No seu conjunto, e vista no plano mundial e internacional, a colonização dos trópicos toma o aspecto de uma vasta empresa comercial, mais completa que a antiga feitoria, mas sempre com o mesmo caráter que ela, destinada a explorar os recursos naturais de um território virgem em proveito do comércio europeu. É este o verdadeiro sentido da colonização tropical, de que o Brasil é uma das resultantes; e ele explicará os elementos fundamentais, tanto no econômico como no social, da formação e evolução históricas dos trópicos americanos.
É certo que a colonização da maior parte destes territórios tropicais, inclusive o Brasil, acabou realizando alguma coisa mais que um simples “contacto fortuito” dos europeus com o meio, na feliz expressão de Gilberto Freyre, diferentemente da colonização européia em outros lugares semelhantes.
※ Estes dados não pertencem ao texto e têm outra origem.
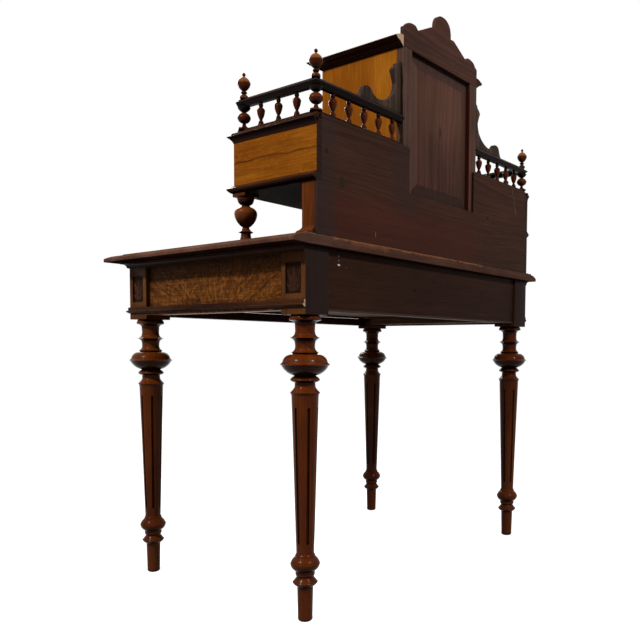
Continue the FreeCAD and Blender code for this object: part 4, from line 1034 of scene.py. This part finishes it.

Entre nós foi-se além no sentido de constituir nos trópicos uma “sociedade com característicos nacionais e qualidades de permanência”, e não se ficou apenas nesta simples empresa de colonos brancos distantes e sobranceiros.
Se vamos à essência da nossa formação, veremos que na realidade nos constituímos para fornecer açúcar, tabaco, alguns outros gêneros; mais tarde ouro e diamantes; depois, algodão, e em seguida café, para o comércio europeu. Nada mais que isto. É com tal objetivo, voltado para fora do país e sem atenção a considerações que não fossem o interesse daquele comércio, que se organizarão a sociedade e a economia brasileiras. Tudo se disporá naquele sentido: a estrutura, bem como as atividades do país. Virá o branco europeu para especular, realizar um negócio; recrutará a mão-de-obra que precisa: indígenas ou negros importados. Com tais elementos, articulados numa organização puramente produtora, industrial, se constituirá a colônia brasileira. Este início, cujo caráter se manterá dominante através de três séculos, se gravará profundamente nas feições e na vida do país. O “sentido” da evolução brasileira que é o que estamos aqui indagando, ainda se afirma por aquele caráter inicial da colonização. Tê-lo em vista é compreender o essencial deste quadro que se apresenta em princípios do século passado.